(JSON records of objects)
>>>>

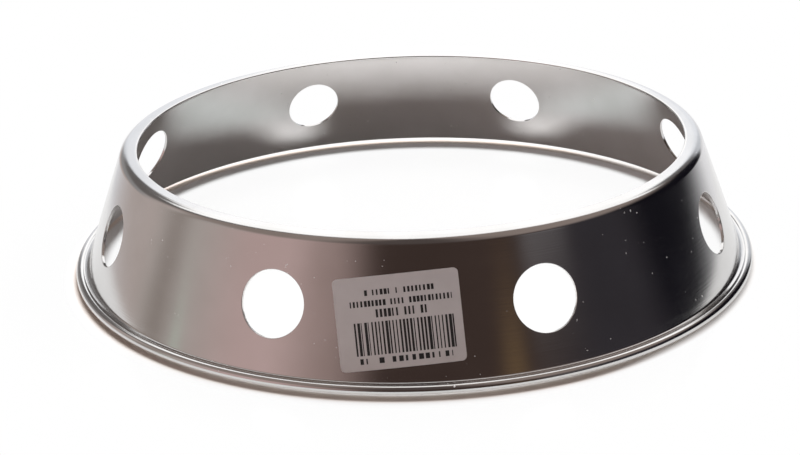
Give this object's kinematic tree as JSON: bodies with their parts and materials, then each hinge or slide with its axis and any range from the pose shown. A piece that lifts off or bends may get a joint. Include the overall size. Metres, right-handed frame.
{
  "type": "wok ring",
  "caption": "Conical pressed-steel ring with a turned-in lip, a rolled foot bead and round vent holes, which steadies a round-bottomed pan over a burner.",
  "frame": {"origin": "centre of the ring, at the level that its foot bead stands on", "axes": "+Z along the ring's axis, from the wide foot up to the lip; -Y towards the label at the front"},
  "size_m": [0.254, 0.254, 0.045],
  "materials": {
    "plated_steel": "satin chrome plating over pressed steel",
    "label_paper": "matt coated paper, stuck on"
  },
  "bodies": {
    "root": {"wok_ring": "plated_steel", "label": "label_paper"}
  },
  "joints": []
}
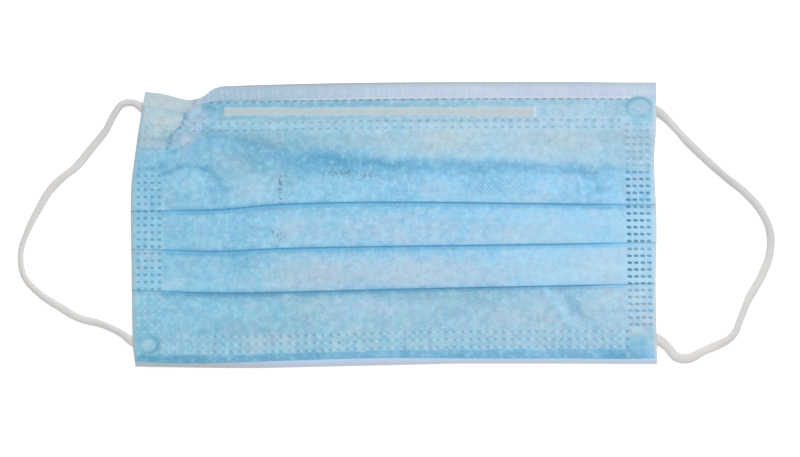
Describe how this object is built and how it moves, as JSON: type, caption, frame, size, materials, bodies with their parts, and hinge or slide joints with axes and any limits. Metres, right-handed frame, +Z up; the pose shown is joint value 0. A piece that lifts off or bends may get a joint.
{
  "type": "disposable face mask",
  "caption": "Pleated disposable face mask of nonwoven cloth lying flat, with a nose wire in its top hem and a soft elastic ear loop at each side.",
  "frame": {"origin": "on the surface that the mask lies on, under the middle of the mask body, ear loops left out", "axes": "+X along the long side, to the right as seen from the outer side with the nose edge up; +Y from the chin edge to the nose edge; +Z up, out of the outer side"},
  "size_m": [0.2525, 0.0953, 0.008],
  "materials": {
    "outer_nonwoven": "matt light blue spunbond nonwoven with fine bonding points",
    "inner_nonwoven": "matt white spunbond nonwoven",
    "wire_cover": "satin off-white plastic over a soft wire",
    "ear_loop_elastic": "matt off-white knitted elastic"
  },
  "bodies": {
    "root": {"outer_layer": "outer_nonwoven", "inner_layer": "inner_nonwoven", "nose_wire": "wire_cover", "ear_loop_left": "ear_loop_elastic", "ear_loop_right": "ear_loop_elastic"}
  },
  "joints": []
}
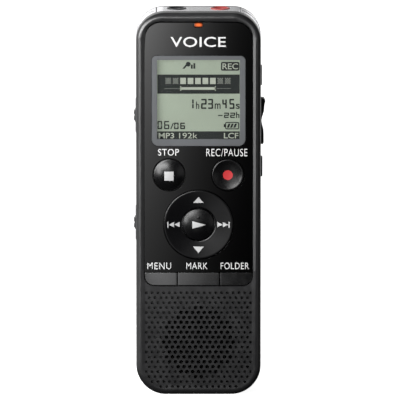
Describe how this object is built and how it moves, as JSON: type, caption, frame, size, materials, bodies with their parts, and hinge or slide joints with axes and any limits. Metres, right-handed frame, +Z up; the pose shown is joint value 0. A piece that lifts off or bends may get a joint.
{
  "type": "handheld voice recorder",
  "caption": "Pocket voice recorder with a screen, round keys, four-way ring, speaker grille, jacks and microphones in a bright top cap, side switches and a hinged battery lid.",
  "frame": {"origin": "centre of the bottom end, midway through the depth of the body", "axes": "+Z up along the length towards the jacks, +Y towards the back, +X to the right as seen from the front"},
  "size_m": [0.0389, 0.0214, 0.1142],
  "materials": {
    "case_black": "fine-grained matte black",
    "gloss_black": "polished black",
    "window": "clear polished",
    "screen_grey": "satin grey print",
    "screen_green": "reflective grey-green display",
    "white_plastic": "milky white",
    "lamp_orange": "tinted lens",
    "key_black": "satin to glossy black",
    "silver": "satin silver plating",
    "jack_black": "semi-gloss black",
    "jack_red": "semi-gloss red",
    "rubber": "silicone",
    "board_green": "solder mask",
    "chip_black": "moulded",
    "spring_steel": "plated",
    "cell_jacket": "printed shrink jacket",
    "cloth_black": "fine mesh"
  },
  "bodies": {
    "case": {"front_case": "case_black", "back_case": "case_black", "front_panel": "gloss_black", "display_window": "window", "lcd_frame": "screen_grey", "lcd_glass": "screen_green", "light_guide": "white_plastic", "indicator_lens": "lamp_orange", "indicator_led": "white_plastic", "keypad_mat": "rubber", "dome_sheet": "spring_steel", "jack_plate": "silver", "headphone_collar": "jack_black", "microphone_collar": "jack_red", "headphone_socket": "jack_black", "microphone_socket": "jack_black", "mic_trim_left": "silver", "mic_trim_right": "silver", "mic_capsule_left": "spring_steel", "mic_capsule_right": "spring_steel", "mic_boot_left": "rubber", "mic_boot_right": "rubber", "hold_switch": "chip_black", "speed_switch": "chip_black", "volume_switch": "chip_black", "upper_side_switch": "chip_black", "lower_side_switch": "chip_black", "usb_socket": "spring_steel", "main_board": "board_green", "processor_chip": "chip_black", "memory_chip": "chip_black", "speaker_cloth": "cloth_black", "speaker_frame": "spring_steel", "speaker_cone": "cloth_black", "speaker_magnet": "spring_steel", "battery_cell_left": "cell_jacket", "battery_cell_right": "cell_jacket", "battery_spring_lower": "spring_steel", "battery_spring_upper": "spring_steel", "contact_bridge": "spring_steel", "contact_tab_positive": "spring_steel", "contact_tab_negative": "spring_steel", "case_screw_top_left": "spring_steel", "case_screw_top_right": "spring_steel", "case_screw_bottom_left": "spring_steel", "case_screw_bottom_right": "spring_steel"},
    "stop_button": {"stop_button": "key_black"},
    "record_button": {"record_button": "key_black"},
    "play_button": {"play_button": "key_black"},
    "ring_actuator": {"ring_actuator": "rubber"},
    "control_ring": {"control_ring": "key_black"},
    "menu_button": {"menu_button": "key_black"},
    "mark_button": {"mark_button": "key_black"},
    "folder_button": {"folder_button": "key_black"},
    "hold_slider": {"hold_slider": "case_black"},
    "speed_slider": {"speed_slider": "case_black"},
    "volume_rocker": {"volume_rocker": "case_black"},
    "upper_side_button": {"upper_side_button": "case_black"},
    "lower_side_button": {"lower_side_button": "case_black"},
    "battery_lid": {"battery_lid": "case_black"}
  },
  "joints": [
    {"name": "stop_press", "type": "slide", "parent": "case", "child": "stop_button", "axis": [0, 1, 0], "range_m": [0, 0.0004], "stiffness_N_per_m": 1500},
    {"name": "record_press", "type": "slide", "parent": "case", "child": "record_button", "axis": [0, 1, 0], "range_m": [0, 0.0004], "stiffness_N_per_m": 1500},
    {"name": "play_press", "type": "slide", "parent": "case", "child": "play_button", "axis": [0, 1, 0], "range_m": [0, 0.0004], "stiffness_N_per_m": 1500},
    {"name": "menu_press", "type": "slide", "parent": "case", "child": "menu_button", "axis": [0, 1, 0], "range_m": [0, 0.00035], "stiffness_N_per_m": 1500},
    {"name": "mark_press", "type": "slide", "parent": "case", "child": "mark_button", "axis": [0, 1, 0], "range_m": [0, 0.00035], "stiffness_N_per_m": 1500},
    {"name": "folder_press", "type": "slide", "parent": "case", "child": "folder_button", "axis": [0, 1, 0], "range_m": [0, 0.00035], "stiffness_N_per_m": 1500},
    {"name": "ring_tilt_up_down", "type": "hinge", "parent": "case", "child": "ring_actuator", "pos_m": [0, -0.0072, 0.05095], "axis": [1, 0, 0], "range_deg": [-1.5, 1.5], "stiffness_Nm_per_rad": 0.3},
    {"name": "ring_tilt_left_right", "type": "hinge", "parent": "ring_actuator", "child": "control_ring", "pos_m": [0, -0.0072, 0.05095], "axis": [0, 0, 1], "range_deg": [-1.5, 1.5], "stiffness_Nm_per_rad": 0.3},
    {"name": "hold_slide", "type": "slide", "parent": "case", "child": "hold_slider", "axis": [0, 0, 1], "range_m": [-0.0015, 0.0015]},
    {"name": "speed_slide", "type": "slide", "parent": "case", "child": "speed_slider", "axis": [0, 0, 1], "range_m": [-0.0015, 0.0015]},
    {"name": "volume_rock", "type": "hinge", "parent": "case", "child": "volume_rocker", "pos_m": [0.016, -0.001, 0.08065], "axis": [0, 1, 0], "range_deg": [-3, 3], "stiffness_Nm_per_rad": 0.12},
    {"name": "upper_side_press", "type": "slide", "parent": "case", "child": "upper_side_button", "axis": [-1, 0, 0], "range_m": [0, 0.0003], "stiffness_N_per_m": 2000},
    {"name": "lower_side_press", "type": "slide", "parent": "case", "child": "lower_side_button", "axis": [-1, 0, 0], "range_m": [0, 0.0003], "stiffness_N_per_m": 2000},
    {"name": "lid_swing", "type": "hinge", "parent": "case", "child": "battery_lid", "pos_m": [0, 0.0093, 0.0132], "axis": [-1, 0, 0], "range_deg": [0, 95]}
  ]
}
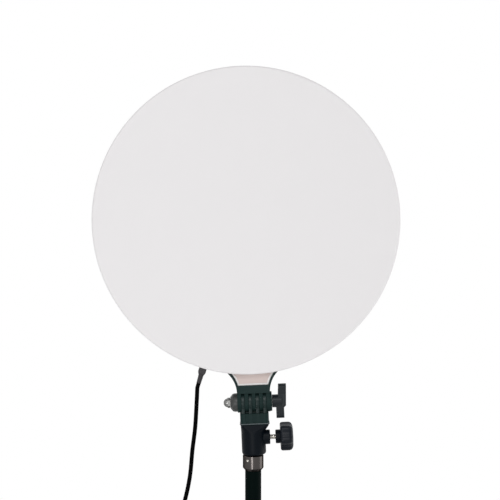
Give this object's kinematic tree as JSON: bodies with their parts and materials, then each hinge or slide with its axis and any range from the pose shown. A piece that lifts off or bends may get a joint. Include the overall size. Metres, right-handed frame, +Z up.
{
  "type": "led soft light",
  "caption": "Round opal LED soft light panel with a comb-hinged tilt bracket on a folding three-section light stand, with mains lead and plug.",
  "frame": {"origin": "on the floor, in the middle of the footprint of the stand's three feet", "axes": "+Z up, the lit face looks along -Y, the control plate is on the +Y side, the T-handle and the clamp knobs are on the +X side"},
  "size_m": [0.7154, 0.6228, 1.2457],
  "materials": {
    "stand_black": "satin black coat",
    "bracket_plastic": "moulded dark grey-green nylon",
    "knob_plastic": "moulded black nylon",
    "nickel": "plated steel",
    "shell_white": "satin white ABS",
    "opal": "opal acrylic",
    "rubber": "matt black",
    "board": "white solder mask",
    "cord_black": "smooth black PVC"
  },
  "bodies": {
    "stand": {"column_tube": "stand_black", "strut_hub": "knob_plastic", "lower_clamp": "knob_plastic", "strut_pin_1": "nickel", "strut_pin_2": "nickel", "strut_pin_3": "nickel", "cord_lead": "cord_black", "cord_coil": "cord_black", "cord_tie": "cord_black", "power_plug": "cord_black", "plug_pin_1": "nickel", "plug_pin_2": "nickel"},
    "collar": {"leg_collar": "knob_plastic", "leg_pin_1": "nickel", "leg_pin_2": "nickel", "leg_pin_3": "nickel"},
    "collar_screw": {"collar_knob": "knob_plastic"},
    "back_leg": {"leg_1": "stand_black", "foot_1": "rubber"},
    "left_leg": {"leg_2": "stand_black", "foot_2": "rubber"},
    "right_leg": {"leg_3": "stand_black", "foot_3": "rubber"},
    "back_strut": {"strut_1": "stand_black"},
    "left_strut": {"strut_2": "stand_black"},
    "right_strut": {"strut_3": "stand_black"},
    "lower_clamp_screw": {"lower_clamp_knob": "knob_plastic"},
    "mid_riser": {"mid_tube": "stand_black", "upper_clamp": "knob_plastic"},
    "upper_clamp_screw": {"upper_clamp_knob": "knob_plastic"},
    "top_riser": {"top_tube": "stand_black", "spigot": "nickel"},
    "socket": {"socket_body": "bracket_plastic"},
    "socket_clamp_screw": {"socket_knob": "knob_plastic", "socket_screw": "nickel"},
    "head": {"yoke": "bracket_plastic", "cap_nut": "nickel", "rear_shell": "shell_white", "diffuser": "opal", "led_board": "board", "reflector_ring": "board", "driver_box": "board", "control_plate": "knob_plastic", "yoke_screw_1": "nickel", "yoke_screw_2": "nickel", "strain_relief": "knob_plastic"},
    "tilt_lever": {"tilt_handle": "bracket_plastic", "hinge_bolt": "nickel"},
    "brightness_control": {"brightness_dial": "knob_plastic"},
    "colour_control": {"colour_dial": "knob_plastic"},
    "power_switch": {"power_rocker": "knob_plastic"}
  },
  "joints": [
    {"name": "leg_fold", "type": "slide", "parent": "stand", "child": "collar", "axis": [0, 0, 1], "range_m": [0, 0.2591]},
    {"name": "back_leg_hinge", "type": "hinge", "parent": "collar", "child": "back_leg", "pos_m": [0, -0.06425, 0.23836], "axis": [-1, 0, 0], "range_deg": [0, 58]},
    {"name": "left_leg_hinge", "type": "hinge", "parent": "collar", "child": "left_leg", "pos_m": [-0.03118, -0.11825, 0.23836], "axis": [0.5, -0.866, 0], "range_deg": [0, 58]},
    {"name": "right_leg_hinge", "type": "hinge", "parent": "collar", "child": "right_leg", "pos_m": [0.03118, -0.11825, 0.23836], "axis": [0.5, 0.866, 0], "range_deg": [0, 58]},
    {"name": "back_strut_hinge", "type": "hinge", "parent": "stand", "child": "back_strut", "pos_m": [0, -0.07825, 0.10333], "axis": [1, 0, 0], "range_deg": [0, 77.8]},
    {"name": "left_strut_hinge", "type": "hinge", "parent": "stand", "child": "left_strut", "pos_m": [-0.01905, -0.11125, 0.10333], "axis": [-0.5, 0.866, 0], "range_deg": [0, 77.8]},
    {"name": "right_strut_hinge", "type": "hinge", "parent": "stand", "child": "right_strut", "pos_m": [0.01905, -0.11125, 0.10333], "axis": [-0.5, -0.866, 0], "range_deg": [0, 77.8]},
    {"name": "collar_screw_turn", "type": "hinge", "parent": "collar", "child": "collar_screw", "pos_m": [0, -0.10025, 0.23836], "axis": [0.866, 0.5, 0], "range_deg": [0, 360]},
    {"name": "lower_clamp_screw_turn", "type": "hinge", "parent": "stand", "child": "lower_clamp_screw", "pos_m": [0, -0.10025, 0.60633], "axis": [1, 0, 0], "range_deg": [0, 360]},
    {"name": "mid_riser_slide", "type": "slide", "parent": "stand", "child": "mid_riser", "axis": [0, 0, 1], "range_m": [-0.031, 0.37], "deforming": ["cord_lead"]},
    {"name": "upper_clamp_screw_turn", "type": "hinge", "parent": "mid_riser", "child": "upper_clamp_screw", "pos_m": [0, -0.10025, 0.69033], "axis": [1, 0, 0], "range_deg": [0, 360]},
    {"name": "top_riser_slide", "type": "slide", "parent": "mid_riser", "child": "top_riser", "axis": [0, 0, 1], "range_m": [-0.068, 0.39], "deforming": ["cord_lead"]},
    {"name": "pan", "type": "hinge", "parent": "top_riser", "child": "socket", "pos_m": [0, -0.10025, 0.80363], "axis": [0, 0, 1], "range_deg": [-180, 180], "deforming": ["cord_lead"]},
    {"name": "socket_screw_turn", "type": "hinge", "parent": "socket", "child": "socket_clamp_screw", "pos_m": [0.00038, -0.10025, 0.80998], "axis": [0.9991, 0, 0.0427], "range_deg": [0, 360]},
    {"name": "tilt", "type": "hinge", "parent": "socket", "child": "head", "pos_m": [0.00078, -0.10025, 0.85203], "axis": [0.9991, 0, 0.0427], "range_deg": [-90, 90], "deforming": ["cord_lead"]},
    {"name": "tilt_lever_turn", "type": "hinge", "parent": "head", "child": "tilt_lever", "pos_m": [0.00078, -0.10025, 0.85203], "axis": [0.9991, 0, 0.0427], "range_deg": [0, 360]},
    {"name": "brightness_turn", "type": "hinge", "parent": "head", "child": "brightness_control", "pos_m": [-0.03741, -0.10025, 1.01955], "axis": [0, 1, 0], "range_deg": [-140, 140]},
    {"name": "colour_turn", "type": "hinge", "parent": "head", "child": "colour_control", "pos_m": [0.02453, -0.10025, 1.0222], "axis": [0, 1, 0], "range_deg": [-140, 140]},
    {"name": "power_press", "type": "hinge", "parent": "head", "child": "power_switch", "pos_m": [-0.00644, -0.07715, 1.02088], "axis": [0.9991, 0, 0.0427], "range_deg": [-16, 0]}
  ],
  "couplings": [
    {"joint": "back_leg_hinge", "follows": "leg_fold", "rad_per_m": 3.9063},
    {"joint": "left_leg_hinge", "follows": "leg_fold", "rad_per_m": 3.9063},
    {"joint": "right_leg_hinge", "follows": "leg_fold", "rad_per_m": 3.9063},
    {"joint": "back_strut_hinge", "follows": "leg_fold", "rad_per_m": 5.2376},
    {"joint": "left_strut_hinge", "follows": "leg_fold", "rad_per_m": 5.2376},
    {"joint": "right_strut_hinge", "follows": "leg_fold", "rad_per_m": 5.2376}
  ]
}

<<<<

Copy out every line from the material above in which the word "Give" appears.

Give this object's kinematic tree as JSON: bodies with their parts and materials, then each hinge or slide with its axis and any range from the pose shown. A piece that lifts off or bends may get a joint. Include the overall size. Metres, right-handed frame.
Give this object's kinematic tree as JSON: bodies with their parts and materials, then each hinge or slide with its axis and any range from the pose shown. A piece that lifts off or bends may get a joint. Include the overall size. Metres, right-handed frame, +Z up.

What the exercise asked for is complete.